Voleva andare a votare. Voleva capitalizzare il consenso al suo massimo. Voleva mangiarsi tutto il centrodestra. Voleva avere la maggioranza assoluta del Parlamento. Voleva diventare Presidente del Consiglio di un governo monocolore leghista. Voleva eleggere da solo un Presidente della Repubblica morbido e accondiscendente. Voleva cambiare l’Italia in senso autoritario e illiberale, sul modello dell’Ungheria di Viktor Orban. Voleva blindare il proprio potere per decenni. Voleva tutto questo, Matteo Salvini, e probabilmente l’avrebbe ottenuto se Cinque Stelle e Pd avessero accondisceso alle sue richieste e deciso fosse giusto ridare la parola agli elettori, a causa di una crisi aperta al buio, in pieno agosto, senza alcuna motivazione se non quella di fare il pieno di voti.
Così non è stato, così non sarà. Se c’è una certezza, nel caos di questi giorni, è che alle urne non si torna. Non ci voleva molto a immaginarlo, del resto. Non lo vuole il Movimento Cinque Stelle, che vedrebbe dimezzati i propri rappresentanti in Parlamento. Non lo vogliono i gruppi parlamentari del Pd, composti in larghissima parte da renziani che non verrebbero ricandidati da Zingaretti. Non lo vuole Forza Italia, che verrebbe cancellata dallo scacchiere politico. Non lo vuole Sergio Mattarella, che lavora dal 4 marzo affinché il prossimo presidente della repubblica sia eletto da questo Parlamento, possibilmente da una maggioranza Pd-Cinque Stelle, possibilmente Mario Draghi.
Evidentemente, Salvini sperava in una rivolta di piazza contro il Palazzo, ma gli è andata male pure lì, perché le piazze, improvvisamente, si sono riempite pure di contestatori che hanno rovinato il clima plebiscitario dei suoi comizi in giro per l’Italia. Non solo: da quando c’è la crisi, l’emergenza è lui. Nessuno parla più di migranti, nessuno parla più di Bibbiano, nessuno parla più dell’Europa cattiva, del taglio delle tasse, della prossima legge di bilancio. Come un mostro che finisce per fagocitare tutto, il Salvini d’agosto è riuscito pure nell’impresa di mangiarsi pure tutti gli argomenti che l’hanno reso popolare.
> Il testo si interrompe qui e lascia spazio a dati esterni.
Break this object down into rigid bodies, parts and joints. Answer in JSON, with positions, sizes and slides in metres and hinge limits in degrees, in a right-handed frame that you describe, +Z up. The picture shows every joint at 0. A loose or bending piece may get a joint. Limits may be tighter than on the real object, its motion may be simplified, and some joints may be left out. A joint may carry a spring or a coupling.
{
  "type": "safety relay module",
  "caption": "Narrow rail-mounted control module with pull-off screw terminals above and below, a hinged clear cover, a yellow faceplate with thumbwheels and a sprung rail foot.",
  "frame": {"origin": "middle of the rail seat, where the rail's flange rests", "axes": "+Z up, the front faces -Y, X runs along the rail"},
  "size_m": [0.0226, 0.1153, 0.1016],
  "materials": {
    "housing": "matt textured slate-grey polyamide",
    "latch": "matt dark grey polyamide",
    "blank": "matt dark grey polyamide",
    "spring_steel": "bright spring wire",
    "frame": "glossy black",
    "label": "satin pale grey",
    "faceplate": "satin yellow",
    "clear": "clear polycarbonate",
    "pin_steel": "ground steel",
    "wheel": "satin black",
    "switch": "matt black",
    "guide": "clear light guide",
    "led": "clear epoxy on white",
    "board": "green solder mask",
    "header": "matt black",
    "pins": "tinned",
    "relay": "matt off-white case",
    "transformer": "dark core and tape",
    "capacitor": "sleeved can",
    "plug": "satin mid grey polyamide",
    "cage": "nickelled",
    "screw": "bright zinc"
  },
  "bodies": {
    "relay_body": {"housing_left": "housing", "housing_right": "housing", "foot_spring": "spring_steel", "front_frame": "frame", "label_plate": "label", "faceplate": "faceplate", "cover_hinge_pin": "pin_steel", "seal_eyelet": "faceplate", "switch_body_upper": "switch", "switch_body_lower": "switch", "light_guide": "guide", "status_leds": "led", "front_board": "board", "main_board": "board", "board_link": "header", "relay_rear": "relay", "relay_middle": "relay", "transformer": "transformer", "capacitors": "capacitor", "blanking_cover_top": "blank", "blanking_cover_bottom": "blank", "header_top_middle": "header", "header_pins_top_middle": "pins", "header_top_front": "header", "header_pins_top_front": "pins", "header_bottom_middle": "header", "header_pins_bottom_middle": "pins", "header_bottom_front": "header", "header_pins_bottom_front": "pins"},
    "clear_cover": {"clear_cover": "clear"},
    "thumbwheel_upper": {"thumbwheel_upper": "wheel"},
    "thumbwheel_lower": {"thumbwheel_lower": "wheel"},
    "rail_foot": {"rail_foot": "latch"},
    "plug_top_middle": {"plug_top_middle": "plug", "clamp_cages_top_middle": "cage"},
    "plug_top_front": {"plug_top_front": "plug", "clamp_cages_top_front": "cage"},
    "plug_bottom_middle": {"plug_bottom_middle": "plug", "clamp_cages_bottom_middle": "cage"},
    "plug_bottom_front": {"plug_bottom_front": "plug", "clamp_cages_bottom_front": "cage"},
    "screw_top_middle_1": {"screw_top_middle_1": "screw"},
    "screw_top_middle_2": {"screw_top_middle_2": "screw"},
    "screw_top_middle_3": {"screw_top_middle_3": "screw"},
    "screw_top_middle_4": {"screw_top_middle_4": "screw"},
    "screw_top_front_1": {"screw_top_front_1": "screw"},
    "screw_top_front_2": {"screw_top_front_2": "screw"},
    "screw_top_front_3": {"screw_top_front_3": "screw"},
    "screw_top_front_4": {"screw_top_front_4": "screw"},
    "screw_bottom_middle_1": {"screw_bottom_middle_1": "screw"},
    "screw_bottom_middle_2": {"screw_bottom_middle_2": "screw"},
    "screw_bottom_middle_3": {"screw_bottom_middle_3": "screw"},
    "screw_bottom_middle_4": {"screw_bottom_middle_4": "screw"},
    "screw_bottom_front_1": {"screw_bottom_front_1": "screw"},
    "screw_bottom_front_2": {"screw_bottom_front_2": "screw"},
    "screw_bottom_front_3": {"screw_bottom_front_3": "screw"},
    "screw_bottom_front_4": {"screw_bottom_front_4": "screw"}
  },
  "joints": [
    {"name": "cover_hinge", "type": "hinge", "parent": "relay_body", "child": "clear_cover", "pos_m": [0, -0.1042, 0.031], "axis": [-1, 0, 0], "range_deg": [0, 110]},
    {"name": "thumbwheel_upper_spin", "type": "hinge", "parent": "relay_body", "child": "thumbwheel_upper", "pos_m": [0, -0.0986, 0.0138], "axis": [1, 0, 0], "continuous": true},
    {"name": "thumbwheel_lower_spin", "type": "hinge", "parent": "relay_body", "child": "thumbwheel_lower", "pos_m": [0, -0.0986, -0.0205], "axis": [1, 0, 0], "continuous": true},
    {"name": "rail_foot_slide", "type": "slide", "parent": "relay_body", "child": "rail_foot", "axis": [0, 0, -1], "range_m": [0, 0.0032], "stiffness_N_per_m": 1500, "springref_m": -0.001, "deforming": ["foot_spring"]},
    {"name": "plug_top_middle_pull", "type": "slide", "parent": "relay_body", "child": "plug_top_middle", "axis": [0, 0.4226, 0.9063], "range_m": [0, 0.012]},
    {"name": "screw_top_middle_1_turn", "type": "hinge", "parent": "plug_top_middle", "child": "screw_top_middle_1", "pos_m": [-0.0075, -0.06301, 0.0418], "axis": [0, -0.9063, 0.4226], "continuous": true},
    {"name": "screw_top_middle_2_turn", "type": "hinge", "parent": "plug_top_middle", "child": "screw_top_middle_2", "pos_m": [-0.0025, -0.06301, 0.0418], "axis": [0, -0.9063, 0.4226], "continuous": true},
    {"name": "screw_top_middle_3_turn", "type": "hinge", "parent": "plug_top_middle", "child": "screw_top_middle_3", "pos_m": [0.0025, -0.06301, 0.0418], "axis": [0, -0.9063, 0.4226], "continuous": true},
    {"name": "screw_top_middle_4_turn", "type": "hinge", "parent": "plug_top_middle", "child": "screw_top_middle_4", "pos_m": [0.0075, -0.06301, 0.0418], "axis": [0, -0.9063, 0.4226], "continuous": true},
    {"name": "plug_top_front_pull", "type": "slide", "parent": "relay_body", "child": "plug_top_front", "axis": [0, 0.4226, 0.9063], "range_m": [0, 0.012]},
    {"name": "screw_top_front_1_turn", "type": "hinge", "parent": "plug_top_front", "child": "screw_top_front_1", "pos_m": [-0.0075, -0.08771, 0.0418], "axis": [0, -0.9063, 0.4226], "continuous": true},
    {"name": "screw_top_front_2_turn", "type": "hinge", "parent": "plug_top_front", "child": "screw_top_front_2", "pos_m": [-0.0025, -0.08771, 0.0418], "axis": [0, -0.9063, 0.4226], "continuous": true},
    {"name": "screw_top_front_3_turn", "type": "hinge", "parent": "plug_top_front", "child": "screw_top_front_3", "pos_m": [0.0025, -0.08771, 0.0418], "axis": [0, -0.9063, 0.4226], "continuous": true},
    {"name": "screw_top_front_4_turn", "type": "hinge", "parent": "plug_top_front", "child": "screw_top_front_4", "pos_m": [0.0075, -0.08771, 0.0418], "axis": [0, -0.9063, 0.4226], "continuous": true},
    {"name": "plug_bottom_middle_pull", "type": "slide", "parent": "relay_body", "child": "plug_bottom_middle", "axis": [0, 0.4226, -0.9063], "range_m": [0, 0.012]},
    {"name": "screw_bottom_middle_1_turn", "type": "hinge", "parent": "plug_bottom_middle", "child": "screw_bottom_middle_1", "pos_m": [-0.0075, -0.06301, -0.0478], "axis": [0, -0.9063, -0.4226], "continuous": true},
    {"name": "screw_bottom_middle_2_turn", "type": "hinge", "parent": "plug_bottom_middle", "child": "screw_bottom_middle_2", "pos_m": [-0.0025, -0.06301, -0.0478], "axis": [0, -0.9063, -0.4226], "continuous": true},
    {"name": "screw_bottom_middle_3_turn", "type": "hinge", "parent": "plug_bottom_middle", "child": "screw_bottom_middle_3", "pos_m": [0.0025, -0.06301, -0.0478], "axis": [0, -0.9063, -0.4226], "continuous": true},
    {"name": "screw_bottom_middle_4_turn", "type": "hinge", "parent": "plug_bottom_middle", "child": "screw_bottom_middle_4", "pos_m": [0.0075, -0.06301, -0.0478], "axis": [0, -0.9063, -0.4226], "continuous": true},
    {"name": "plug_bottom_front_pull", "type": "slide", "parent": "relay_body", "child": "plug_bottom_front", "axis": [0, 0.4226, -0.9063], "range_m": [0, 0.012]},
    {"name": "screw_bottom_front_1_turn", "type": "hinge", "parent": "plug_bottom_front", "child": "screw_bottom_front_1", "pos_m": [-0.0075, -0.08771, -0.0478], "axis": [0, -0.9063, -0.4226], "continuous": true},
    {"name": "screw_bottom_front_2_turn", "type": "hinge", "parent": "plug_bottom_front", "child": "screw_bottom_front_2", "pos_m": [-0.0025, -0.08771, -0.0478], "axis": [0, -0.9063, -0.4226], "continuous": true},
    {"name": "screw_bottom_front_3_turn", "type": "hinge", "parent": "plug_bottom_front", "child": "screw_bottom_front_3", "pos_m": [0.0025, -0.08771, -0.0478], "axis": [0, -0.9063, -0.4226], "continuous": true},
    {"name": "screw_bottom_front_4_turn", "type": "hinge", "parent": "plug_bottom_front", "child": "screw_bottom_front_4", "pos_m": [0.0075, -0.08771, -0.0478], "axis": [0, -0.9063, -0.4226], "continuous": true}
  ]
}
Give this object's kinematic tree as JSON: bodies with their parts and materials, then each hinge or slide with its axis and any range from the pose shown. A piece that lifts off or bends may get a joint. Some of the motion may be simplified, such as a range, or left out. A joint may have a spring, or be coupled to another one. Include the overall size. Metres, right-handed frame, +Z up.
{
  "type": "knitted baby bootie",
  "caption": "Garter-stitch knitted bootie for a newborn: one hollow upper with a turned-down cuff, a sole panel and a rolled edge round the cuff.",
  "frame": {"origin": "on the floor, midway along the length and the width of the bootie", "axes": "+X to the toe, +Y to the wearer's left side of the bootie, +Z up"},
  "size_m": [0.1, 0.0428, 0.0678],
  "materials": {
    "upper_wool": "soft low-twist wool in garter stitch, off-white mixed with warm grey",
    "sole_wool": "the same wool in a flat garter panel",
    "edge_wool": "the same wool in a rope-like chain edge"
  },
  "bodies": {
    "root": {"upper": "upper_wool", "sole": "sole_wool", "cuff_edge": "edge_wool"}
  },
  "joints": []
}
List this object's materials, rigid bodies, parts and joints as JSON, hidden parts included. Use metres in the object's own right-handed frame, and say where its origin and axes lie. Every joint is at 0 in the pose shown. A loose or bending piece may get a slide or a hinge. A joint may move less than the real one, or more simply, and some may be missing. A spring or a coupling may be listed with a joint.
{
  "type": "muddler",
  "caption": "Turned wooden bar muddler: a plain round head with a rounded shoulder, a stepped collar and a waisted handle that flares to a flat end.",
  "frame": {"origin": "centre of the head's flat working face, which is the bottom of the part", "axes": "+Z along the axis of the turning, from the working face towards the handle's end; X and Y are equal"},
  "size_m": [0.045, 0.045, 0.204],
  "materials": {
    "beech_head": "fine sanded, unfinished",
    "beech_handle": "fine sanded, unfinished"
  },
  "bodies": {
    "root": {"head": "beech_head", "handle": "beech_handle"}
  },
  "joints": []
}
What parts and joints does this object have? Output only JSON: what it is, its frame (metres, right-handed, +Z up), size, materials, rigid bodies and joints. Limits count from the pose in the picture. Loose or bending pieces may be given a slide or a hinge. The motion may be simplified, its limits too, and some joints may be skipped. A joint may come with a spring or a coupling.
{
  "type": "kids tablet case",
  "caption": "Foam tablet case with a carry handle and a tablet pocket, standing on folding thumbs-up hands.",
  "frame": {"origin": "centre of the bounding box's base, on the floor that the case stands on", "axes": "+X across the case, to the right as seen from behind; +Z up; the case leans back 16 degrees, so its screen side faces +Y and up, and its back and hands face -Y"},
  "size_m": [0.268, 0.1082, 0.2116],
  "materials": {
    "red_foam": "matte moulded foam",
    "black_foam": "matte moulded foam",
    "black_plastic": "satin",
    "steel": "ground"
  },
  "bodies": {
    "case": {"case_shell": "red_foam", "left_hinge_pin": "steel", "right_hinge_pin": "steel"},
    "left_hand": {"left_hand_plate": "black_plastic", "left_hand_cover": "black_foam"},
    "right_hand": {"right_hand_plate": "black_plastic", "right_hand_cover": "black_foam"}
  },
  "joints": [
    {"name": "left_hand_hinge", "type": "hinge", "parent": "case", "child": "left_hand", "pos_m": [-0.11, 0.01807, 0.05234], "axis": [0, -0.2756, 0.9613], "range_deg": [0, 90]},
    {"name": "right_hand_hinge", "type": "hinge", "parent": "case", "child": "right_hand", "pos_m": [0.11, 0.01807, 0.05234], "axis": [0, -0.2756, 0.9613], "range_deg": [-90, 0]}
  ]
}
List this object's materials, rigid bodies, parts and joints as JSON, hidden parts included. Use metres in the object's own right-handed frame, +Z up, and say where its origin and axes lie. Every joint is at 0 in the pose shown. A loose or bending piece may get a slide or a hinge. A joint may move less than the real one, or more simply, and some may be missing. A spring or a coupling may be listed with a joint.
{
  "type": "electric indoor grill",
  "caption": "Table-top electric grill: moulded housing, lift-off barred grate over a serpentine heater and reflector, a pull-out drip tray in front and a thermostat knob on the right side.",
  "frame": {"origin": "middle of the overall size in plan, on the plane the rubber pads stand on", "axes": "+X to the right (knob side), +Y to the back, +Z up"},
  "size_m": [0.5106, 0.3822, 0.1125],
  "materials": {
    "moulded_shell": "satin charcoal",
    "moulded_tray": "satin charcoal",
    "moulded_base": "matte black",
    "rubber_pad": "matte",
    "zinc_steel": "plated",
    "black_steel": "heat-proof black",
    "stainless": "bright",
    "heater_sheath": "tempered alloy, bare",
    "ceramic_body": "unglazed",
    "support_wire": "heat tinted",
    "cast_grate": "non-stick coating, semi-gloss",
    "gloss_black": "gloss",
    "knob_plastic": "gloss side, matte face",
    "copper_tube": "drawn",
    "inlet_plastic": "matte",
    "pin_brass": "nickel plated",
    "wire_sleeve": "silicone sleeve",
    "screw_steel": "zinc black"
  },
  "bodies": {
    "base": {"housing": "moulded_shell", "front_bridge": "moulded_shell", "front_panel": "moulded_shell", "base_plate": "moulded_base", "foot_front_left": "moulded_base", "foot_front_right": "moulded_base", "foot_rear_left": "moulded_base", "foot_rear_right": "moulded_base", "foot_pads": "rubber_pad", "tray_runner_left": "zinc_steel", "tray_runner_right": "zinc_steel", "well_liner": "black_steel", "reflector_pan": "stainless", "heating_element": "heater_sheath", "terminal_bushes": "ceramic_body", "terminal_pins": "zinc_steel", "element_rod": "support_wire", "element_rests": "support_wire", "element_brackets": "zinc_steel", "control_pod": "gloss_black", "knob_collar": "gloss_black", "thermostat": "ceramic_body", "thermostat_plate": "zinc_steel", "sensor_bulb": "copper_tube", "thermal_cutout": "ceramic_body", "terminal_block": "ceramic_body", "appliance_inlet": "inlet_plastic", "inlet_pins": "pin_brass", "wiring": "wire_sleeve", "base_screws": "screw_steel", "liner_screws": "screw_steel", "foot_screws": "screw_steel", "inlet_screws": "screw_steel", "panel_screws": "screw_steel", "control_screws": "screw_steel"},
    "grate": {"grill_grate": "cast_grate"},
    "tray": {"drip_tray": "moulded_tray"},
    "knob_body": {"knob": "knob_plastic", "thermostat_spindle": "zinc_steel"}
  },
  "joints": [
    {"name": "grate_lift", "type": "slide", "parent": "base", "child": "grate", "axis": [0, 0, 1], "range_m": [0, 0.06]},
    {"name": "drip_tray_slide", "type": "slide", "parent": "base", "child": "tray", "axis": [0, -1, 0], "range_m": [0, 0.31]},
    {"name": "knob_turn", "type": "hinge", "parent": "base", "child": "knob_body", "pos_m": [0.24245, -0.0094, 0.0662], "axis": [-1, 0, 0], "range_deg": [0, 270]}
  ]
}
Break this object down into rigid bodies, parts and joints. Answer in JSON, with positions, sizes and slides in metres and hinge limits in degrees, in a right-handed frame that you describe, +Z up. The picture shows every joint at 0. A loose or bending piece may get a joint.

Non bastasse, il Capitano è riuscito pure a resuscitare i suoi avversari e a farli parlare tra loro. È riuscito a pacificare il Pd, con Renzi che oggi condivide l’idea di una maggioranza Pd-Cinque Stelle con D’Alema e Franceschini, fino a ieri suoi nemici giurati. È riuscito a ridare spolvero a Luigi Di Maio, che fino al giorno uno della crisi era un leader virtualmente morto e che oggi si permette di rifiutare l’offerta salviniana di andare a Palazzo Chigi, pur di salvare la maggioranza gialloverde, manco fosse Konrad Adenauer. È riuscito pure a far tornare in vita il simulacro di Silvio Berlusconi, cui Salvini ha offerto un’alleanza fino a ieri negata pure in cartolina, e si è visto pure rimandare al mittente l’offerta di una lista unica.
Può succedere di tutto, d’ora in poi, ma Salvini non potrà cancellare nessuno di questi errori, nemmeno se il governo gialloverde dovesse miracolosamente restare in vita. Non potrà più forzare la mano per andare al voto, non potrà più ricattare il Movimento Cinque Stelle, non potrà più chiedere teste di ministri come Tria, Trenta e Toninelli. Allo stesso modo, dovesse finire all’opposizione, non potrà incolpare nessuno se non se stesso, per esserci andato e dovrà rendere conto al suo partito di aver mollato il colpo senza aver portato a casa l’autonomia per le regioni del Nord. Con l’incognita di un’incriminazione per corruzione e riciclaggio internazionale, nel caso l’inchiesta della procura di Milano sul Russiagate arrivasse davvero a qualcosa, senza più alcuno scudo governativo a proteggerlo. Un capolavoro, davvero.